I planned to take tonight off since it is my Birthday and Mrs. OldProf is preparing my favorite dinner. On the other hand, I like to post whenever there is a market development that will get a lot of media buzz and contribute to investors being Scared Witless (TM OldProf). Please check out last year’s post on this theme and remember how it played out. Here is the brief message: This is exactly what I said would be the theme of the week: Fluff or Fundamentals. If you have a list of stocks that you like, with appropriate price targets, you are happy to go shopping when the market provides the opportunity. It is a classic example of fundamental value stock analysis. If you have been following us with the Enhanced Yield approach – buying reasonable dividend stocks and selling short-term calls — your portfolio has hardly budged during the selling. You stand to collect next week as the call premiums wither.
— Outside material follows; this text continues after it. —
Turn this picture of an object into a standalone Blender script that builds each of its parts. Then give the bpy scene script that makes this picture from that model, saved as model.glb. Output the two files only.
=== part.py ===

If you do not have a good reason for your stock ownership, you will be tempted to bail out at the wrong moment. As noted in past posts, I have been selling some holdings as price targets were reached. I have some cash, and I am looking for bargains. Specific Changes I want to update my commentary from the start of 2014. I still like the overall market prospects and the specific themes that I cited. Some of the names have changed. These have been profitable moves so far, but some adjustment may be warranted. Here is what I have done:

  • CAT – I have sold Caterpillar because the story has become too complicated and it hit my current value target. There are better cyclical plays.
  • NLY — I have sold NLY because it is not meeting my objective as a play on increased slope in the yield curve. The market may not be perceiving the company strategy. For whatever reason, it is trading with interest rates, and that is not what I want. I buying regional banks that fit the mold better.
  • CTSH – sold because it reached the price target.

These have all been profitable ideas, but I am moving on to better themes. That is implicit in a preview for the entire year, but it has changed so quickly that I wanted to provide an update. Time for dinner!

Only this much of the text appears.